We also have this idea of why are we so threatened by someone holding a different viewpoint on an artistic subject? For instance, I think "A Day in the Life" is the finest achievement in the history of recorded sound. But if MacDonald said it was overblown, paste rather than a diamond, and he went on about that for ten pages, well, I need to read those ten pages! Because I like how a top-drawer mind works, and even if it doesn't budge me from what I believe, I want someone else's perspective.


But this book is kind of the black sheep of Beatles books (our headline could go in this direction), though it is one of the few that will last. This book could be read in 250 years.


I will write about some newly discovered Stan Getz NYC club dates from 1961 for JazzTimes. I also did something a bit different today and floated the idea with my editor there about me doing a short story. They don't do them. Then again, people who write on music are rarely people who can also write fiction. I thought this could be a great idea for a one-off and my editor values me so it couldn't hurt to ask. I don't know what the story would be. No need to think about that right now. But I would find the perfect subject. Perhaps it would be a work of historical fiction. As longtime readers of this journal know, at some point I will be writing a story collection with the fiction centered around the Beatles. But not about the Beatles. So one story will be about a rival band in Hamburg, another story about British school children who tape Beatles BBC broadcasts off of the radio. I could do this with jazz, around a figure like Charlie Parker or Duke Ellington or a fascinating, lesser known figure. Ike Quebec. Tina Brooks. The "for example" example I gave concerned some college kids who host Ornette Coleman for a weekend when he comes to their town for a university gig. You could also do a story in such a way that it ties in with concerns of this current age. I'm thinking 3500 to 4000 words. Maybe less.
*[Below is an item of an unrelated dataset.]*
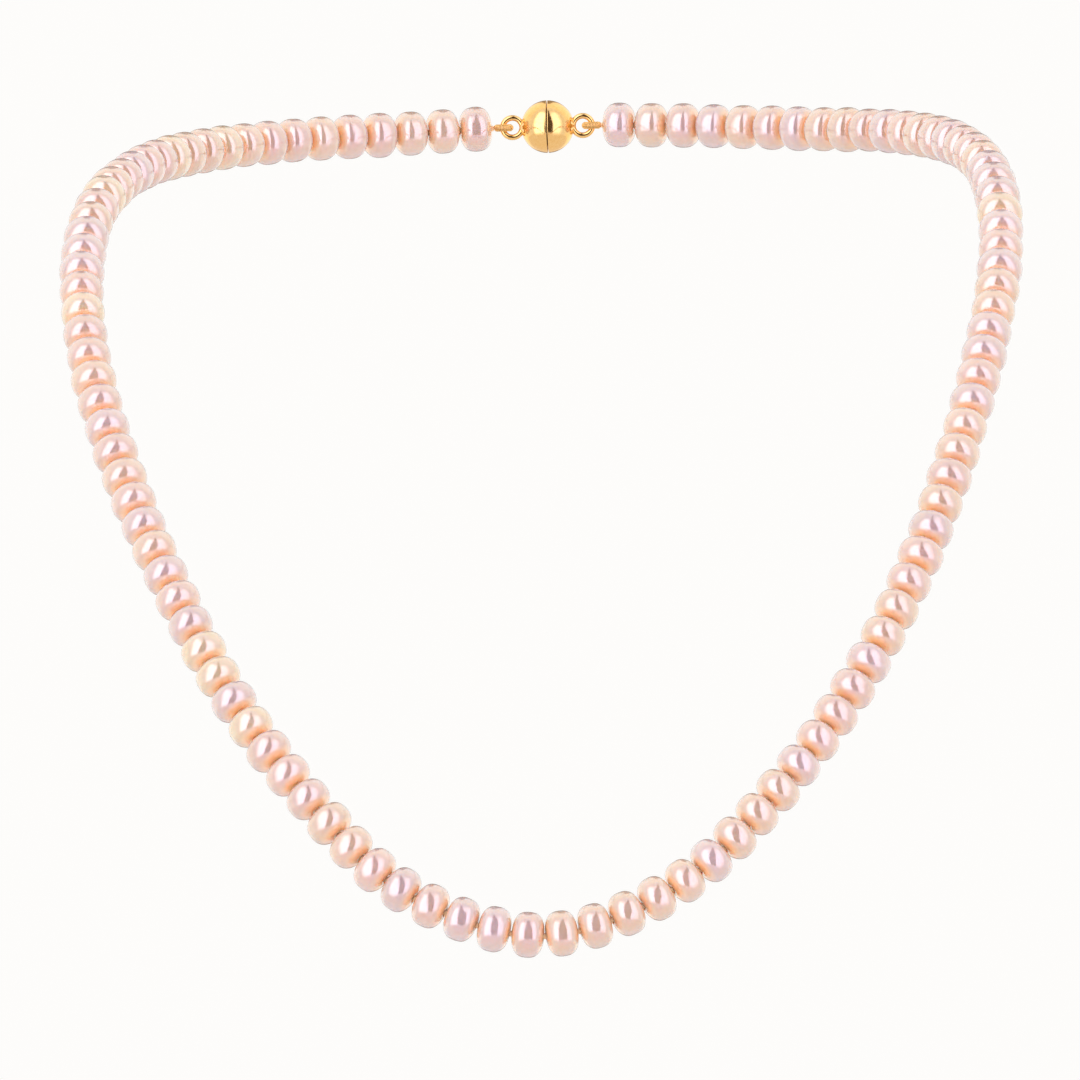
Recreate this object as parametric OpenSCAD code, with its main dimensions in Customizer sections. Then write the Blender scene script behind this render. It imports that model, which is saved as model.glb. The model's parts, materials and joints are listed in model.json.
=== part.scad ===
// Pearl necklace: a single strand of button pearls, knotted on silk, with a magnetic ball clasp.
// It is drawn as it drapes on a neck, in millimetres, with the origin at the centre of the
// neck opening at the height of the nape. +Z is up and the wearer faces -Y.
// The strand is cut at every few knots into short bodies, because a knotted strand bends there.

/* [Pearls] */
// Diameter of a pearl across its hole
pearl_d = 5.45; // [4.4:0.05:7]
// Length of a pearl along its hole
pearl_l = 3.94; // [3:0.01:5.5]
// How full the pearl's side is: 2 is an ellipse, more is squarer
pearl_fullness = 2.6; // [2:0.1:3]
// Diameter of the hole through a pearl
hole_d = 0.75; // [0.65:0.05:1]

/* [Thread] */
// Diameter of the silk thread
thread_d = 0.45; // [0.3:0.05:0.6]
// Diameter of the knot between two pearls
knot_d = 0.9; // [0.7:0.05:1.4]
// Free length between the faces of two pearls. The knot sits in the mouths of their holes.
pearl_gap = 0.2; // [0.18:0.01:0.7]
// Clearance between a knot and the mouths of the holes beside it
knot_clearance = 0.05; // [0.03:0.01:0.1]
// Clearance between a bending knot and the thread of the next section
section_clearance = 0.04; // [0.02:0.01:0.1]

/* [Sections] */
// Number of pearls in the front section
front_pearls = 8; // [4:2:12]
// Number of pearls in each section of an arm
section_pearls = 5; // [3:1:6]
// Number of sections in each arm
arm_sections = 10; // [6:1:12]

/* [Clasp] */
// Diameter of the ball clasp
ball_d = 6.5; // [5.5:0.1:9]
// Diameter of the disc magnet in each half
magnet_d = 2.2; // [1.6:0.1:2.8]
// Thickness of the disc magnet
magnet_t = 1.2; // [0.8:0.1:1.6]
// Height of the cone on the plug half
cone_h = 0.9; // [0.6:0.1:1.2]
// Width of the rim around the magnet on the cone's flat top
cone_rim = 0.35; // [0.25:0.05:0.6]
// Clearance between the two halves of the clasp
clasp_clearance = 0.12; // [0.08:0.01:0.2]
// Clearance between a magnet and the wall of its pocket
magnet_clearance = 0.04; // [0.02:0.01:0.1]

/* [Clasp loops] */
// Thickness of the wire of the soldered loop
loop_wire_d = 0.7; // [0.5:0.05:0.9]
// Diameter of the soldered loop, between the middles of its wire
loop_d = 2.4; // [2.2:0.1:3.4]
// Outside diameter of the gold bullion that covers the thread
bullion_d = 0.9; // [0.8:0.05:1.1]
// Clearance between the bullion and the thread inside it
bullion_clearance = 0.05; // [0.03:0.01:0.08]
// Clearance between the bullion and the soldered loop that it holds
link_clearance = 0.08; // [0.05:0.01:0.2]
// Free length between the last pearl and the mouth of the bullion
mouth_gap = 0.3; // [0.2:0.05:0.6]
// How deep the soldered loop sits in the ball
loop_bite = 0.25; // [0.15:0.05:0.35]

/* [Hidden] */
$fn = 48;

// One number for each section, written with two digits.
function two_digits(i) = i < 10 ? str("0", i) : str(i);
function section_name(what, side, i) = str(what, side < 0 ? "_left_" : "_right_", two_digits(i));

pearl_color = "#efcdbd";
silk_color = "#f3dccb";
gold_color = "#d9b36a";
magnet_color = "#9a9ca0";

// ---- Route of the strand ------------------------------------------------------------------
// The line through all the knots, as it lies on the collar bones, the sides of the neck and
// the nape: round numbers, from the lowest point at the front round the wearer's left side
// (+X) to the clasp at the back, and home along the other side.
ROUTE = [
    [0, -66, -97], [16, -63.5, -91], [28, -58, -79.5], [37.5, -51, -66.5], [44.5, -42.5, -53],
    [49.5, -32, -39.5], [53, -20.5, -27], [55, -7, -16], [54.5, 8, -7], [51, 24.5, -2],
    [43.5, 40.5, 0], [32, 54, 0.5], [17, 63, 1], [0, 66.5, 1],
    [-17, 64, 0], [-32, 55.5, -1], [-43, 42.5, -2.5], [-50, 26.5, -5], [-54.5, 10, -10],
    [-56, -5, -18.5], [-54.5, -18.5, -30], [-50.5, -30, -42.5], [-45, -41, -55],
    [-38, -50.5, -68], [-28.5, -58.5, -80.5], [-16.5, -64, -92]];
ROUTE_STEPS = 12; // short straight steps between two points of the route

function spline(a, b, c, d, t) =
    (2 * b + (c - a) * t + (2 * a - 5 * b + 4 * c - d) * t * t
     + (3 * b - a - 3 * c + d) * t * t * t) / 2;
function route_point(i) = ROUTE[i % len(ROUTE)];
fine_route = [for (i = [0:len(ROUTE) - 1], k = [0:ROUTE_STEPS - 1])
    spline(route_point(i + len(ROUTE) - 1), route_point(i), route_point(i + 1),
           route_point(i + 2), k / ROUTE_STEPS)];
fine_count = len(fine_route);
function fine_point(i) = fine_route[i % fine_count];
// Distance along the route to each fine point, and once more to the first one, all the way round
route_dist = [for (i = 0, s = 0; i <= fine_count;
                   s = s + norm(fine_point(i + 1) - fine_point(i)), i = i + 1) s];
route_length = route_dist[fine_count];
function route_table(axis) = [for (i = [0:fine_count]) [route_dist[i], fine_point(i)[axis]]];
route_x = route_table(0);
route_y = route_table(1);
route_z = route_table(2);

// ---- Derived sizes ------------------------------------------------------------------------
pitch = pearl_l + pearl_gap;                       // from one knot to the next
arm_pearls = section_pearls * arm_sections;
end_knot = front_pearls / 2 + arm_pearls;          // number of the last place in each arm
bullion_bore_d = thread_d + 2 * bullion_clearance;
bullion_r = loop_wire_d / 2 + link_clearance + bullion_d / 2; // middle of the bullion's bend
MOUTH_ANGLE = 32; // the bullion stops at this angle on each side of the last pearl's hole
loop_r = loop_d / 2;
// Places along the clasp's axis, measured from the last place of the arm
bullion_at = mouth_gap - pearl_gap / 2 + (bullion_r + bullion_d / 2) * cos(MOUTH_ANGLE);
loop_at = bullion_at + bullion_r - bullion_d / 2 - loop_wire_d / 2 - link_clearance + loop_r;
pole_at = loop_at + loop_r - loop_wire_d / 2 + loop_bite;
half_clasp = pole_at + ball_d / 2;
strand_length = 2 * (end_knot * pitch + half_clasp);
// The route keeps its shape and grows or shrinks with the length of the strand.
growth = strand_length / route_length;

// Place at a distance along the strand from its lowest point, positive towards +X
function strand_at(s) =
    let (u = (s / growth + route_length) % route_length)
    growth * [lookup(u, route_x), lookup(u, route_y), lookup(u, route_z)];
function knot_at(j) = strand_at(j * pitch);
// First and last knot of a section of an arm, counted from the front
function section_start(side, i) = side * (front_pearls / 2 + section_pearls * (i - 1));
function section_end(side, i) = section_start(side, i) + side * section_pearls;

// ---- Helpers ------------------------------------------------------------------------------
// Places its children with their +Z along the line from a to b, at a fraction of its length.
module along(a, b, fraction = 0.5) {
    line = (b - a) / norm(b - a);
    translate(a + (b - a) * fraction)
        rotate([0, acos(line.z), atan2(line.y, line.x)])
            children();
}

// ---- Pearls -------------------------------------------------------------------------------
PROFILE_STEPS = 16;
mouth_cone = (knot_d / 2 + knot_clearance) * sqrt(2) - pearl_gap / 2; // radius of the hole's mouth
mouth_depth = mouth_cone - hole_d / 2;
// Point of the pearl's outline, a rounded oblong, at an angle from its widest place
function outline(angle) =
    [pearl_d / 2 * pow(cos(angle), 2 / pearl_fullness),
     sign(angle) * pearl_l / 2 * pow(abs(sin(angle)), 2 / pearl_fullness)];
// Angle at which the outline has come in to the mouth of the hole
mouth_angle = acos(pow(mouth_cone / (pearl_d / 2), pearl_fullness / 2));
pearl_profile = concat(
    [[hole_d / 2, -pearl_l / 2 + mouth_depth]],
    [for (k = [0:PROFILE_STEPS]) outline(mouth_angle * (2 * k / PROFILE_STEPS - 1))],
    [[hole_d / 2, pearl_l / 2 - mouth_depth]]);

module pearl() {
    rotate_extrude() polygon(pearl_profile);
}

// The pearls between two knots, one on each straight piece of thread
module pearl_run(from, to) {
    step = sign(to - from);
    color(pearl_color)
        for (j = [from:step:to - step])
            along(knot_at(j), knot_at(j + step)) pearl();
}

// ---- Silk ---------------------------------------------------------------------------------
// A knot's poles lie on the line of the strand, where the thread goes in and out.
module knot(j) {
    before = knot_at(j - 1);
    after = knot_at(j + 1);
    translate(knot_at(j) - (before + after) / 2) along(before, after) sphere(d = knot_d);
}

module thread_piece(a, b) {
    along(a, b, 0) cylinder(d = thread_d, h = norm(b - a));
}

// Thread from just past one bending knot to the next one, with its knots
module thread_run(from, to) {
    step = sign(to - from);
    first = knot_at(from);
    second = knot_at(from + step);
    start = knot_d / 2 + section_clearance;
    thread_piece(first + (second - first) * start / norm(second - first), second);
    for (j = [from + step:step:to - step]) {
        knot(j);
        thread_piece(knot_at(j), knot_at(j + step));
    }
}

module thread_front() {
    color(silk_color) {
        for (j = [-front_pearls / 2:front_pearls / 2]) knot(j);
        for (j = [-front_pearls / 2:front_pearls / 2 - 1]) thread_piece(knot_at(j), knot_at(j + 1));
    }
}

// Every section ends in a knot, and the last one's thread goes on and turns round in the bullion.
module thread_section(side, i) {
    color(silk_color) {
        thread_run(section_start(side, i), section_end(side, i));
        knot(section_end(side, i));
        if (i == arm_sections) {
            thread_piece(clasp_point(side, 0), clasp_point(side, bullion_at - bullion_r));
            on_clasp(side, bullion_at) thread_bend();
        }
    }
}

module thread_bend() {
    rotate_extrude() translate([bullion_r, 0]) circle(d = thread_d, $fn = 24);
}

// ---- Clasp --------------------------------------------------------------------------------
clasp_end_left = knot_at(-end_knot);
clasp_end_right = knot_at(end_knot);
clasp_middle = (clasp_end_left + clasp_end_right) / 2;
clasp_line = (clasp_end_right - clasp_end_left) / norm(clasp_end_right - clasp_end_left);
// Place on the clasp's axis, measured from the arm's end towards the middle of the ball
function clasp_point(side, distance) = clasp_middle + side * clasp_line * (half_clasp - distance);

// Puts its children on the clasp's axis: their +X points from the middle of the ball to the arm.
module on_clasp(side, distance) {
    outward = side * clasp_line;
    translate(clasp_point(side, distance))
        rotate([0, -asin(outward.z), atan2(outward.y, outward.x)])
            children();
}

// A tube that is bent round the soldered loop and open towards the last pearl
module bullion(side) {
    color(gold_color)
        on_clasp(side, bullion_at)
            rotate([0, 0, MOUTH_ANGLE])
                rotate_extrude(angle = 360 - 2 * MOUTH_ANGLE)
                    translate([bullion_r, 0])
                        difference() {
                            circle(d = bullion_d, $fn = 32);
                            circle(d = bullion_bore_d, $fn = 32);
                        }
}

// An upright wire loop whose inner end is let into the ball
module soldered_loop(side) {
    color(gold_color)
        difference() {
            on_clasp(side, loop_at)
                rotate([90, 0, 0])
                    rotate_extrude()
                        translate([loop_r, 0]) circle(d = loop_wire_d, $fn = 32);
            translate(clasp_middle) sphere(d = ball_d, $fn = 96);
        }
}

pocket_d = magnet_d + 2 * magnet_clearance;
pocket_l = magnet_t + magnet_clearance;
cone_top_r = pocket_d / 2 + cone_rim;
cone_base_r = cone_top_r + cone_h;                  // the cone's side leans at 45 degrees
face_at = clasp_clearance / 2;                      // each flat face, from the middle of the ball
plug_top = face_at - cone_h;                        // the cone's flat top, in the plug's frame
seat_floor = cone_h + clasp_clearance - face_at;    // the bottom of its seat, in the cup's frame

// Outline of one half of the ball: its axis is Y here, and its flat face looks towards -Y.
module half_ball_outline() {
    intersection() {
        circle(d = ball_d, $fn = 96);
        translate([0, face_at]) square(ball_d);
    }
}

// A round pocket for a magnet, in the same outline, from y upwards
module pocket_outline(y) {
    translate([0, y - cone_h]) square([pocket_d / 2, pocket_l + cone_h]);
}

// Turns an outline about the clasp's axis, at the middle of the ball.
module turned_on_clasp(side) {
    on_clasp(side, half_clasp) rotate([0, 90, 0]) rotate_extrude() children();
}

// The half on the arm towards -X, whose cone seats in the cup
module clasp_plug() {
    color(gold_color)
        turned_on_clasp(-1)
            difference() {
                union() {
                    half_ball_outline();
                    polygon([[0, plug_top], [cone_top_r, plug_top], [cone_base_r, face_at],
                             [cone_base_r, face_at + cone_rim], [0, face_at + cone_rim]]);
                }
                pocket_outline(plug_top);
            }
}

// The half on the arm towards +X, with a seat that follows the cone at the clasp's clearance
module clasp_cup() {
    color(gold_color)
        turned_on_clasp(1)
            difference() {
                half_ball_outline();
                polygon([[0, -face_at], [cone_base_r + clasp_clearance * sqrt(2), -face_at],
                         [cone_top_r + clasp_clearance * (sqrt(2) - 1), seat_floor],
                         [0, seat_floor]]);
                pocket_outline(seat_floor);
            }
}

// A disc magnet, just clear of its pocket's floor and wall
module magnet(side, mouth) {
    color(magnet_color)
        on_clasp(side, half_clasp)
            translate([mouth + magnet_clearance / 2, 0, 0]) rotate([0, 90, 0])
                cylinder(d = magnet_d, h = magnet_t);
}

// ---- Pieces -------------------------------------------------------------------------------
pearl_run(-front_pearls / 2, front_pearls / 2);  // pearls_front
thread_front();
for (side = [-1, 1], i = [1:arm_sections]) {
    pearl_run(section_start(side, i), section_end(side, i));
    thread_section(side, i);
}
bullion(-1);  // bullion_left
bullion(1);  // bullion_right
soldered_loop(-1);  // plug_loop
soldered_loop(1);  // cup_loop
clasp_plug();
clasp_cup();
magnet(-1, plug_top);  // plug_magnet
magnet(1, seat_floor);  // cup_magnet
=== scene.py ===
# %% [markdown]
# # A strand of button pearls
# This lesson dresses a finished CAD model: a knotted strand of 108 freshwater button pearls with
# a magnetic ball clasp, draped as it lies on a neck. The CAD holds every size and every joint,
# and the work here is the look: nacre, silk, fine gold wire and a soft light tent.
#
# The first cell loads the CAD model as a fixed frame and keeps its box.

# %% Load the frame
import json

import bmesh
import bpy
import numpy as np
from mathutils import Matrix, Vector


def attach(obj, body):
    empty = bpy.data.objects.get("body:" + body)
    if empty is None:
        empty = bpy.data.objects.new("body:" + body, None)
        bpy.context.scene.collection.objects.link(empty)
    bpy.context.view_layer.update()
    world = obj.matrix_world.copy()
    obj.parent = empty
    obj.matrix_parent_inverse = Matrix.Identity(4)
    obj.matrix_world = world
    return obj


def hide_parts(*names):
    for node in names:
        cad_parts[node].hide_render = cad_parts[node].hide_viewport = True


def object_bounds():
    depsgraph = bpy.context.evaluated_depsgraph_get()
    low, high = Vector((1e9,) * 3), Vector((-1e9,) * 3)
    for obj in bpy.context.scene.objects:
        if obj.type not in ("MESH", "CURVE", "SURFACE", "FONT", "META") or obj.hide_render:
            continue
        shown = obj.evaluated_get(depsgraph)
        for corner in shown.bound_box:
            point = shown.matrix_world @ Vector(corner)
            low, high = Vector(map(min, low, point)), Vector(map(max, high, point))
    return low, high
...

I don't feel well and I should lie down. I think tomorrow I can have a historic day of composing. Any time I write I make art. I work for an hour, I have art. That's how it is now with the level I have gotten to. My concern is people getting a chance to see it, with what has happened here, and also that I have too much of it. You can go through everything the Beatles did in a day. To even begin to get into my body of work...you already need years. Who is going to go through it all? And if this works out, and I have a reason to live and wish to live, it'll be that I've just gotten started with what I've done to date. I have figured out every last mystery of art-making. I have all the answers and all the means. That does not stop me from making new discoveries within my own abilities in terms of what I might do and then do that I haven't done before. My throat hurts. I feel like I've drank a bucket of old man seed. I will take my leave tonight with this Sherlock Holmes radio production of "The Adventure of the Lion's Mane," one of two Sherlock Holmes short stories narrated by Holmes himself. Trivia: Do you know the other? This adaptation takes some liberties. First off, in the actual story, Watson is not present. Holmes has retired. He lives by the sea. Where he lives sounds a lot like Rockport, where I am trying to live again. He's retired now. Watson comes to visit him in this adaptation. All of that is new, for the point of this dramatization. But I love it. it's the sound of true friendship. It's loving and gentle and also very funny, but in a wise way. Note the part when Holmes calls attention to his gardens. It's a reference to Watson's sense of Holmes and his strengths and weaknesses shortly after they met. This recording is a little muffled--you can find clearer versions. But it's the only stand-alone one on YouTube.